In 1975, Kirk Kandle figured out he had something special. At the time, the now 60-year-old freelance copywriter and graphic artist was in his mid-20s, living in Frankfort, Ky., and working a low-paying public relations job for state government. Kandle had picked up the Sunday magazine in the Louisville Courier-Journal and found out he was the owner of one of the rarest artifacts in baseball history.
The magazine article that opened Kandle’s eyes was a collection of baseball myths and legends that had been compiled by a C-J writer. Accompanying the article was an illustration of Babe Ruth pointing to the sky just before the “Called Shot” of the 1932 World Series
, one of the most debated at-bats in baseball history. Some fans believe the New York Yankee legend was pointing up to “call” his second home run before he actually hit it. Others, especially Chicago Cubs fans, feel just as strongly that Ruth was simply pointing out a boisterous Cubs fan who was calling him names, and that Ruth and others invented the “Called Shot” later.
According to the Sunday magazine article that Kandle read, the controversy raged on for decades because there was no newsreel footage or still photos of Ruth’s home run. “It said, ‘There is more myth than fact about the legend of Babe Ruth’s called shot,’” Kandle remembers. “This article made the little four- or five-year-old in me jump up and down.”
Kandle got so excited because he knew the footage of the “Called Shot” existed. As a child, Kandle remembers sitting in the basement of his Chicago home while his father would put a white sheet on the wall and project 16mm home movies he had inherited from his grandfather, Matt Miller Kandle Sr. During the Great Depression, Matt Sr. (Kirk’s grandfather and father are also named Matt Kandle) was a printer and inventor who liked to toy with new things. In 1932, the movie camera
qualified as a new thing, so Matt Sr. borrowed one from his employer, R.R. Donnelley, to play around with. The majority of the films he made were of family vacations or relatives puttering around the house. Only one of them is sports-related. Matt Sr. had taken his daughter Gladys to the third game of the World Series where he filmed every potential home run hitter. He got two home runs from Babe Ruth including the infamous “Called Shot.”
“After I read the article, I got on the phone and asked my dad, ‘Am I dreaming? Don’t we have this footage of Babe Ruth in the ’32 World Series?’” Kandle explains. “It was such a vague memory because it was from early childhood. I remembered my dad showing these home movies – out West with the Indians and that sort of thing. When this particular home movie (of Babe Ruth) would come up, my dad would be like, ‘You have to watch this carefully.’”
Kandle called the Courier-Journal reporter who’d written the baseball legends article to let him know there was footage of the game. The reporter and a photographer showed up at Kandle’s home to see for themselves. The Village Voice
has called Kandle’s footage “the Zapruder film of baseball,” but unfortunately it is not as definitive as that film of President John F. Kennedy’s assassination. Matt Sr. was sitting rather high up in Wrigley Field
, and from his footage you can make out Ruth pointing before the home run but you can’t tell if he’s calling his shot or gesturing toward the screaming fan.
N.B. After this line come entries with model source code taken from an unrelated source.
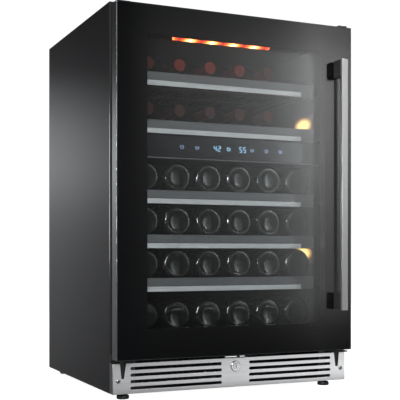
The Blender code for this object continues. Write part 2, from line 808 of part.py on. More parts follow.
def make_kick_plate(finish):
    back = KICK_FRONT + SHEET
    face = ((-HALF, KICK_FRONT, 0.5), (HALF, back, KICK_TOP))
    low = (HALF - SHEET, back, 0.5)
    returns = mirrored(low, (HALF, CABINET_FRONT - GAP, KICK_TOP))
    plate = box_solid([face, *returns])
    ends = (KICK_FRONT - 1.0, back + 1.0)
    for row in SLOT_ROWS:
        for side in (-1, 1):
            xs = sorted((side * SLOT_INNER, side * SLOT_OUTER))
            outline = stadium(xs[0], xs[1], row, SLOT_HEIGHT)
            plate = cut(plate, prism(outline, 1, *ends))
    profile = [(BARREL_RADIUS + GAP, ends[0]), (BARREL_RADIUS + GAP, ends[1])]
    plate = cut(plate, turned(profile, (0.0, LOCK_Z), 1, 28))
    for side in (-1, 1):
        notch = gusset_outline(side, KICK_TOP + 1.0)
        plate = cut(plate, prism(notch, 1, *ends))
        hole = [(2.4, ends[0]), (2.4, ends[1])]
        plate = cut(plate, turned(hole, (side * SCREW_X, SCREW_Z), 1, 12))
    add("kick_plate", plate, finish)


def make_kick_screws(finish):
    front = KICK_FRONT - GAP
    profile = [(2.4, front - 2.2), (3.8, front - 1.5), (4.4, front - 0.5), (4.4, front)]
    profile += [(2.0, front), (2.0, 37.0)]
    for name, x in (("kick_screw_left", -SCREW_X), ("kick_screw_right", SCREW_X)):
        add(name, turned(profile, (x, SCREW_Z), 1, 16), finish, smooth=True)


def make_lock(barrel_finish, cylinder_finish):
    front = KICK_FRONT - GAP
    barrel = [(BARREL_BORE, front - 2.7), (LOCK_FLANGE_RADIUS - 1.3, front - 2.7)]
    barrel += [(LOCK_FLANGE_RADIUS, front - 1.4), (LOCK_FLANGE_RADIUS, front)]
    barrel += [(BARREL_RADIUS, front), (BARREL_RADIUS, LOCK_BACK), (BARREL_BORE, LOCK_BACK)]
    centre = (0.0, LOCK_Z)
    add("lock_barrel", turned(barrel, centre, 1, 28, bored=True), barrel_finish, smooth=True)
    arm_front = LOCK_BACK + GAP
    profile = [(CYLINDER_RADIUS, front - 3.3), (CYLINDER_RADIUS, arm_front + GAP)]
    cylinder = turned(profile, centre, 1, 28)
    foot = LOCK_Z - CAM_HALF_WIDTH
    top = LOCK_Z + CAM_HALF_WIDTH
    arm = ((-7.0, arm_front, foot), (CAM_REACH, arm_front + CAM_THICKNESS, top))
    prong = ((CAM_REACH - PRONG_WIDTH, PRONG_FRONT, foot), (CAM_REACH, arm_front, top))
    spindle = pivot("lock_axis", 0.0, KICK_FRONT, LOCK_Z)
    piece = joined(cylinder, box_solid([arm, prong]))
    add("lock_cylinder", piece, cylinder_finish, (0.0, KICK_FRONT, LOCK_Z), spindle, smooth=True)


# Feet


def make_feet(finish):
    profile = [(FOOT_RADIUS - 1.0, -FOOT_HEIGHT), (FOOT_RADIUS, -FOOT_HEIGHT + 1.5)]
    profile += [(FOOT_RADIUS, -8.0), (FOOT_RADIUS - 2.0, -6.5)]
    profile += [(STEM_RADIUS, -6.5), (STEM_RADIUS, STEM_TOP)]
    for row, y in zip(("front", "rear"), FOOT_YS):
        for side, x in (("left", -FOOT_X), ("right", FOOT_X)):
            name = f"foot_{row}_{side}"
            thread = pivot(f"{name}_axis", x, y, 0.0)
            foot = turned(profile, (x, y), 2, 20)
            add(name, foot, finish, (x, y, 0.0), thread, smooth=True)


def make_cabinet(finishes):
    make_side_panels(finishes["black_paint"])
    make_top_panel(finishes["black_paint"])
    make_inner_liner(finishes["liner"])
    make_insulation_foam(finishes["foam"])
    make_rear_panel(finishes["galvanised"])
    make_bay_cover(finishes["galvanised"])
    make_power_inlet(finishes["black_plastic"])
    make_base_plate(finishes["galvanised"])
    make_top_hinge_bracket(finishes["black_paint"])
    make_lower_brackets(finishes["black_paint"])
    make_kick_plate(finishes["stainless"])
    make_kick_screws(finishes["lock_steel"])
    make_lock(finishes["lock_steel"], finishes["lock_steel"])
    make_feet(finishes["black_plastic"])


def make_plant(finishes):
    make_compressor(finishes["black_paint"])
    make_condenser(finishes["fin_aluminium"])
    make_evaporator("evaporator_upper", UPPER_EVAPORATOR_ZS, finishes["fin_aluminium"])
    make_evaporator("evaporator_lower", LOWER_EVAPORATOR_ZS, finishes["fin_aluminium"])
    make_duct_cover("duct_cover_upper", UPPER_DUCT_ZS, UPPER_FAN_Z, finishes["liner"])
    make_duct_cover("duct_cover_lower", LOWER_DUCT_ZS, LOWER_FAN_Z, finishes["liner"])
    plastic = finishes["black_plastic"]
    make_fan("fan_upper", 0.0, FAN_FRONT, UPPER_FAN_Z, FAN_RADIUS, plastic)
    make_fan("fan_lower", 0.0, FAN_FRONT, LOWER_FAN_Z, FAN_RADIUS, plastic)
    make_fan("condenser_fan", BLOWER_X, BLOWER_FRONT, BLOWER_Z, BLOWER_RADIUS, plastic)


def make_fittings(finishes):
    make_zone_divider(finishes["liner"])
    make_control_panel(finishes["glass"])
    make_ceiling_lamp(finishes["lamp"])
    make_wall_lamp("wall_lamp_upper", UPPER_LAMP_ZS, finishes["lamp"])
    make_wall_lamp("wall_lamp_lower", LOWER_LAMP_ZS, finishes["lamp"])
    make_bottom_rack(finishes["rack_black"])
    for number, (height, depth) in enumerate(zip(SHELF_HEIGHTS, SHELF_DEPTHS), start=1):
        make_shelf(number, height, depth, finishes)


def make_door(finishes):
    hinge = pivot("door_axis", HINGE_X, HINGE_Y, DOOR_BOTTOM)
    make_outer_glass(finishes["glass"], hinge)
    make_door_frame(finishes["anodised"], hinge)
    make_inner_glass(finishes["glass"], hinge)
    make_door_gasket(finishes["gasket"], hinge)
    make_handle(finishes["stainless"], finishes["black_plastic"], hinge)
    make_hinge_bushes(finishes["black_plastic"], hinge)


def main():
    for item in list(bpy.data.objects):
        bpy.data.objects.remove(item)
    finishes = make_materials()
    make_cabinet(finishes)
    make_plant(finishes)
    make_fittings(finishes)
    make_door(finishes)


main()
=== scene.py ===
"""The looks of the wine cooler: fine pieces, materials, studio and camera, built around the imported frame."""
import math

import bmesh
import bpy
from mathutils import Matrix, Vector


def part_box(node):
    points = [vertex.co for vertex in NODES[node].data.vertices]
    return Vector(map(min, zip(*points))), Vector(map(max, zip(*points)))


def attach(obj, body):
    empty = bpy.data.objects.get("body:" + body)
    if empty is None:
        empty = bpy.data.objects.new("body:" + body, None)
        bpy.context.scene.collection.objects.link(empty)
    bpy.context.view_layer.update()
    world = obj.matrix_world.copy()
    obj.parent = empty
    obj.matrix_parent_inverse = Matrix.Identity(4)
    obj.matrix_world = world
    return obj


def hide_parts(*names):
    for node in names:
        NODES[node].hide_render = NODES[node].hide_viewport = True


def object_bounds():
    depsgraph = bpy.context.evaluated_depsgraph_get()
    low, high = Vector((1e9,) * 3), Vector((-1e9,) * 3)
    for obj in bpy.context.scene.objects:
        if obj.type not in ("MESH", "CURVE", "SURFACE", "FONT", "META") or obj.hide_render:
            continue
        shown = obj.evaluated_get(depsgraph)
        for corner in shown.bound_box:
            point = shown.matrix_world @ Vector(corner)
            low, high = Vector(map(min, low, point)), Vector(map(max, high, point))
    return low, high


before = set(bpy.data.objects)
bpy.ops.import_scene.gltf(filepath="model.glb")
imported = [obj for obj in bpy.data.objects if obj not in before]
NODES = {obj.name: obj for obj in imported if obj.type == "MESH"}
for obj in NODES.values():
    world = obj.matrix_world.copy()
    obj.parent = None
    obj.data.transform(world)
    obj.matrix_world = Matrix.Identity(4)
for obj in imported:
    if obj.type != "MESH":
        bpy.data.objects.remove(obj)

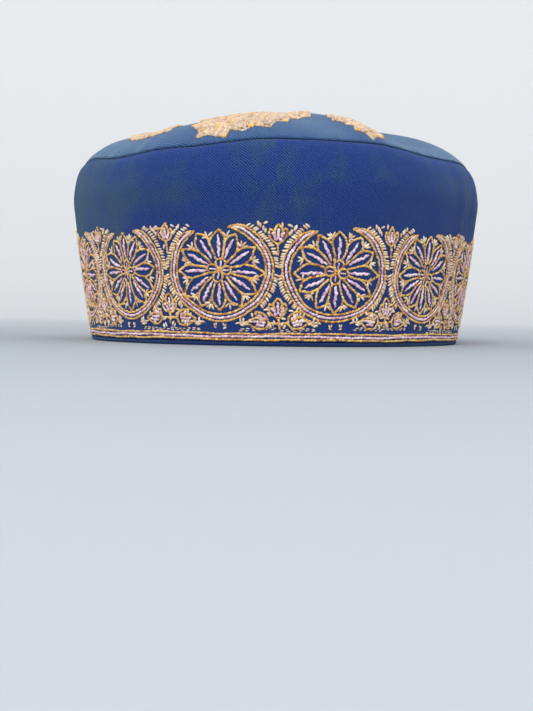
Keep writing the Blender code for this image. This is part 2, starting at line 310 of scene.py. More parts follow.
def wool_twill(name, deep, raised, patch_and_lit_deep, patch_and_lit_raised, grazing, sheen):
    """Wool twill: slanting wales 0.7 mm apart broken into floats, soft fuzz, tealer patches, painted
    highlight and shade in the weave, and painted light towards -X.
    """
    made, shader = principled(name)
    uv = add(made, "ShaderNodeUVMap", {"uv_map": "cloth_mm"}).outputs["UV"]
    drift = add(made, "ShaderNodeTexNoise", Vector=uv, Scale=0.15, Detail=3.0)
    bent = add(
        made, "ShaderNodeVectorMath", {"operation": "MULTIPLY_ADD"},
        i0=drift.outputs["Color"], i1=(1.8, 1.8, 0.0), i2=uv,
    ).outputs["Vector"]
    wales = add(
        made, "ShaderNodeTexWave", {"bands_direction": "DIAGONAL", "wave_profile": "SIN"},
        Vector=bent, Scale=0.62, Distortion=1.4, Detail=2.0, Detail_Scale=2.0,
    ).outputs["Fac"]
    floats = add(
        made, "ShaderNodeTexWave", {"bands_direction": "X", "wave_profile": "SIN"},
        Vector=bent, Scale=0.80, Distortion=2.0, Detail=1.0, Detail_Scale=3.0,
    ).outputs["Fac"]
    yarn = add(made, "ShaderNodeMath", {"operation": "MULTIPLY"}, i0=floats, i1=0.45)
    weave = add(
        made, "ShaderNodeMath", {"operation": "MULTIPLY_ADD"}, i0=wales, i1=0.65, i2=yarn.outputs[0]
    )
    patches = add(
        made, "ShaderNodeTexNoise", Vector=uv, Scale=0.045, Detail=4.0, Roughness=0.65
    ).outputs["Fac"]
    clear = add(
        made, "ShaderNodeMapRange",
        Value=patches, From_Min=0.38, From_Max=0.62, To_Min=0.55, To_Max=1.2,
    ).outputs["Result"]
    shown = add(
        made, "ShaderNodeMix", {"data_type": "FLOAT"}, i0=clear, i2=0.5, i3=weave.outputs[0]
    ).outputs[0]
    fuzz = add(made, "ShaderNodeTexNoise", Vector=uv, Scale=1.5, Detail=5.0, Roughness=0.75).outputs["Fac"]
    mixed = add(made, "ShaderNodeMath", {"operation": "MULTIPLY_ADD"}, i0=fuzz, i1=1.0, i2=shown)
    # Painted highlight and shade: the cloth is coloured darker in the weave's hollows and lighter on its
    # raised yarn; the fuzz varies this at random.
    light = add(
        made, "ShaderNodeMapRange", Value=mixed.outputs[0], From_Min=0.65, From_Max=1.35
    ).outputs["Result"]
    twill_colours = []
    for dark, bright in ((deep, raised), (patch_and_lit_deep, patch_and_lit_raised)):
        ramp = add(made, "ShaderNodeValToRGB", Fac=light)
        ramp.color_ramp.elements[0].color = colour(dark)
        ramp.color_ramp.elements[1].color = colour(bright)
        twill_colours.append(ramp.outputs["Color"])
    # The cloth turns tealer and lighter in patches at random.
    patch_place = add(
        made, "ShaderNodeMapping", Vector=uv, Location=(40.0, 9.0, 0.0), Scale=(0.05, 0.045, 1.0)
    ).outputs["Vector"]
    teal_patches = add(
        made, "ShaderNodeTexNoise", Vector=patch_place, Scale=1.0, Detail=5.0, Roughness=0.6
    ).outputs["Fac"]
    # Painted light: towards -X the cloth is painted more in its lighter, tealer colours, as if lit more from
    # that side.
    place = add(made, "ShaderNodeTexCoord").outputs["Object"]
    sideways = add(made, "ShaderNodeSeparateXYZ", Vector=place).outputs["X"]
    left = add(
        made, "ShaderNodeMapRange", Value=sideways, From_Min=-0.045, From_Max=-0.078, To_Max=0.22
    ).outputs["Result"]
    patches_and_left_light = add(made, "ShaderNodeMath", {"operation": "ADD"}, i0=teal_patches, i1=left).outputs[0]
    patch_and_light_share = add(
        made, "ShaderNodeMapRange", Value=patches_and_left_light, From_Min=0.50, From_Max=0.80
    ).outputs["Result"]
    both = add(made, "ShaderNodeMix", {"data_type": "RGBA"}, i0=patch_and_light_share, i6=twill_colours[0], i7=twill_colours[1]).outputs[2]
    relief = add(made, "ShaderNodeMath", {"operation": "MULTIPLY_ADD"}, i0=fuzz, i1=0.6, i2=weave.outputs[0])
    bump = add(made, "ShaderNodeBump", Strength=0.6, Distance=0.00022, Height=relief.outputs[0])
    made.node_tree.links.new(both, shader.inputs["Base Color"])
    made.node_tree.links.new(bump.outputs["Normal"], shader.inputs["Normal"])
    shader.inputs["Roughness"].default_value = 0.95
    shader.inputs["Specular IOR Level"].default_value = 0.15
    shader.inputs["Sheen Weight"].default_value = sheen
    shader.inputs["Sheen Roughness"].default_value = 0.4
    shader.inputs["Sheen Tint"].default_value = colour(grazing)
    return made


side_panel.data.materials.append(
    wool_twill("blue wool twill", "0A1240", "304C92", "0A1730", "46657F", "86A6BC", 0.28)
)
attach(side_panel, "root")
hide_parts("side_panel")


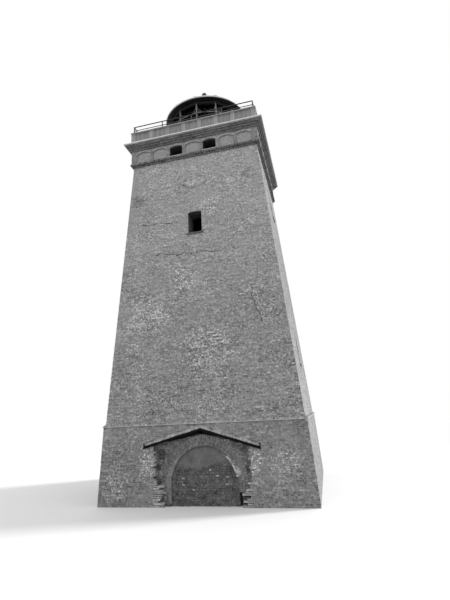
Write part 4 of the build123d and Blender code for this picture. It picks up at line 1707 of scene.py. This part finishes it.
# Light: an even sky, a soft sun from the right and a little behind, a pale floor
light = {"sky": 1.0, "sun": 2.9, "sunWay": (0.8, 0.35, 0.5), "sunSize": 12}
sunData = bpy.data.lights.new("softSun", "SUN")
sunData.energy = light["sun"]
sunData.angle = math.radians(light["sunSize"])
sun = bpy.data.objects.new("softSun", sunData)
sun.rotation_euler = Vector(light["sunWay"]).to_track_quat("Z", "Y").to_euler()
bpy.context.scene.collection.objects.link(sun)

world = bpy.data.worlds.new("paleSky")
world.use_nodes = True
bpy.context.scene.world = world
# what the camera, metal and glass see of it stays white, whatever light it gives
skyNodes = world.node_tree.nodes
skyLinks = world.node_tree.links
rays = skyNodes.new("ShaderNodeLightPath")
seen = rays.outputs["Is Camera Ray"]
for kind in ("Is Transmission Ray", "Is Glossy Ray"):
    either = skyNodes.new("ShaderNodeMath")
    either.operation = "MAXIMUM"
    skyLinks.new(seen, either.inputs[0])
    skyLinks.new(rays.outputs[kind], either.inputs[1])
    seen = either.outputs[0]
strength = skyNodes.new("ShaderNodeMapRange")
skyLinks.new(seen, strength.inputs["Value"])
strength.inputs["To Min"].default_value = light["sky"]
strength.inputs["To Max"].default_value = 1.0
skyLinks.new(strength.outputs[0], skyNodes["Background"].inputs["Strength"])
skyNodes["Background"].inputs["Color"].default_value = (1, 1, 1, 1)

# the floor fades to the white of the sky, so that no horizon shows
ground = {"radius": 150, "seen": 0.80, "felt": 0.30, "fade": (9, 24)}
choose()
bpy.ops.mesh.primitive_circle_add(vertices=96, radius=ground["radius"], fill_type="NGON")
floor = bpy.context.object
floor.name = "floor"
paving = Finish("paleFloor", 1.1)
camRay = paving.node("ShaderNodeLightPath", {}, {}, "Is Camera Ray")
paving.wear(camRay * (ground["seen"] - ground["felt"]) + ground["felt"], 1.0)
glow = paving.node("ShaderNodeEmission", {}, {"Color": (1, 1, 1, 1), "Strength": 1.0})
fade = camRay * distance(paving.x, paving.y).step(*ground["fade"])
lit = Wire(paving, paving.surface.outputs[0])
mixed = paving.node("ShaderNodeMixShader", {}, {0: fade, 1: lit, 2: glow})
paving.plug(paving.output, "Surface", mixed)
floor.data.materials.append(paving.material)
floor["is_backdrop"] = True
print("stage set")

size = {"cad": [list(corner) for corner in cadBox], "visual": [list(corner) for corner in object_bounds()]}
“One film producer said he wished they could have gotten my great grandfather better seats,” Kandle laments. “But it is what it is. It’s a fragile image of this legendary event.”
It’s amazing that the film exists at all. The Ruth footage has survived several moves to different cities, a flooded basement, and Kandle’s father running it through an ancient projector known for burning film. Today, the original footage sits in a safety deposit box at a Stockyards Bank in downtown Louisville. (Kandle also likes to point out that Ruth hit the infamous home run with a Louisville Slugger
.) Scenes from Matt Sr.’s film have been used in Ken Burns’ “Baseball”
documentary on PBS, in a Diane Sawyer interview of former Supreme Court Justice John Paul Stevens (the game was one of the justice’s earliest memories), and most recently, in August on ESPN when the Yankees and the Cubs met for only the second time since 1932.
Kandle maintains a website, http://thecalledshot.com
, and has a lawyer on retainer who fields requests to use the footage and protects his copyright of the material. He receives a small royalty for use of the film that varies depending on intentions of the filmmaker. Over the years there have been numerous requests for Kandle to donate the footage, as well as offers to buy it from as far away as Japan. Kandle, who also writes a bike blog called “PedalAround” (http://pedalaround.blogspot.com
), says he plans to hold on to the film for the foreseeable future and pass it down to his own son, Adam, because it’s hard to put a price on something that is one of a kind and also of sentimental value.
“I’ve become the custodian of this holy grail of baseball,” Kandle says. “If I could ever market this right, I’m not opposed to making millions of dollars off this thing. But if that happened, I’d set up a trust for the funds to help a youth-serving organization do something fun, like teach some kids to play baseball.”